The petitioner, the Chief of Employee Benefits for the State of Rhode Island, a state employee position, requests an advisory opinion as to what restrictions may apply to his private employment with Aetna Financial Service Co., one of three current state vendors for the Section 457 Deferred Compensation Plan, following his retirement from state service.

RESPONSE

It is the opinion of the Rhode Island Ethics Commission that the petitioner, the Chief of Employee Benefits for the State of Rhode Island, a state employee position, may accept private employment with Aetna Financial Service Co., one of three current state vendors for the Section 457 Deferred Compensation Plan, following his retirement from state service provided that he adheres to the prohibitions of Section 5(e) of the Code of Ethics during the one year following official severance from his position with the State. This provision prohibits the petitioner from appearing or representing himself or another person before his former agency for a one-year period. This would include the Employee Benefits Unit and any other unit/personnel within the Department of Administration over which he exercised supervisory or policymaking control while in state service. After beginning work with Aetna the petitioner may, however, perform ministerial activities involving the Department of Administration. Ministerial tasks include actions that do not require discretion such as hand-delivering documents, reviewing files, or other non-substantive activities. Section 5(e)'s revolving door restrictions also do not extend to the petitioner having substantive involvement in matters before other state departments, meeting with individual state employees in their personal capacities, or working on internal matters for his new private employer. In any instance, the petitioner may not use any confidential information obtained while working for the State for financial gain. R.I. Gen. Laws §§ 36-14-5(a), (c), (d).
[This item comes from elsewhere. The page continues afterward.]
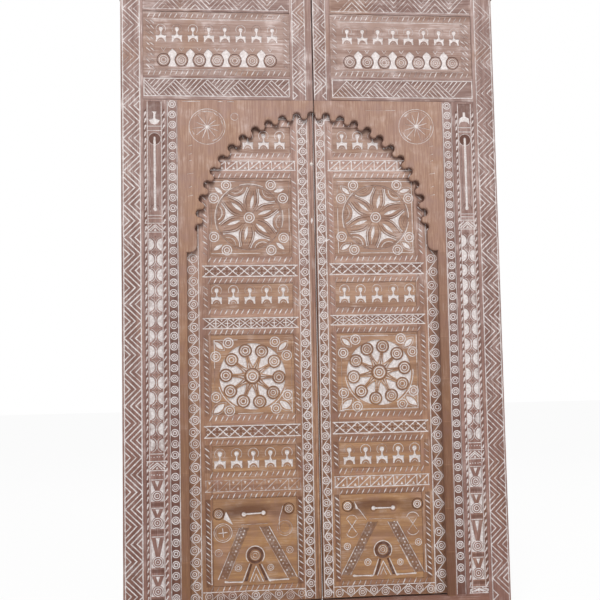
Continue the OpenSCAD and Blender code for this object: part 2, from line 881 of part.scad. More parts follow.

The Code of Ethics provides that the petitioner may not represent himself or any other person before any state or municipal agency of which he is a member or by which he is employed. R.I. Gen. Laws § 36-14-5(e)(1), (2). Section 36-14-5(e)(4) extends these prohibitions for a period of one year after the petitioner has officially severed his position with the agency. The Code of Ethics provides that a public official may not accept any reward or promise of future employment in return for or based on any understanding or expectation that his or her vote, official action or judgment would be influenced thereby. See R.I. Gen. Laws § 36-14-5(g).

The petitioner advises that he is the Chief of Employee Benefits for the State of Rhode Island and that he is planning to retire in September of this year. He has received an offer of employment from Aetna Financial Service Co., one of three current state vendors for the Section 457 Deferred Compensation Plan. His duties with the State have consisted of the following:

(1) the development and administration of the State’s Deferred Compensation Plan and related plan documents; review and approval of all plan distributions;

(2) liaison with the Office of the General Treasurer;

(3) liaison with plan marketing and administrative staff in matters relating to communications, marketing, transfers to other available plans, distribution, payroll matters and general plan management; and

(4) providing information to employees, agencies and financial planners representing the participants.

The petitioner’s proposed duties at Aetna include the following:

(1) section 457 Deferred Compensation Plan marketing and service to individual state employees, after an initial training period of approximately three months, drawing upon Aetna’s proprietary information rather than records or information which he was exposed to while serving as Chief of Employee Benefits:

(2) attending information pre-bid conferences. Meet, when necessary, with state officials regarding plan administration and investment operations.

(3) reviewing and preparing RFP responses when bid by the state (currently set for 2002).

(4) coordinating Aetna internal operations regarding the State of Rhode Island account.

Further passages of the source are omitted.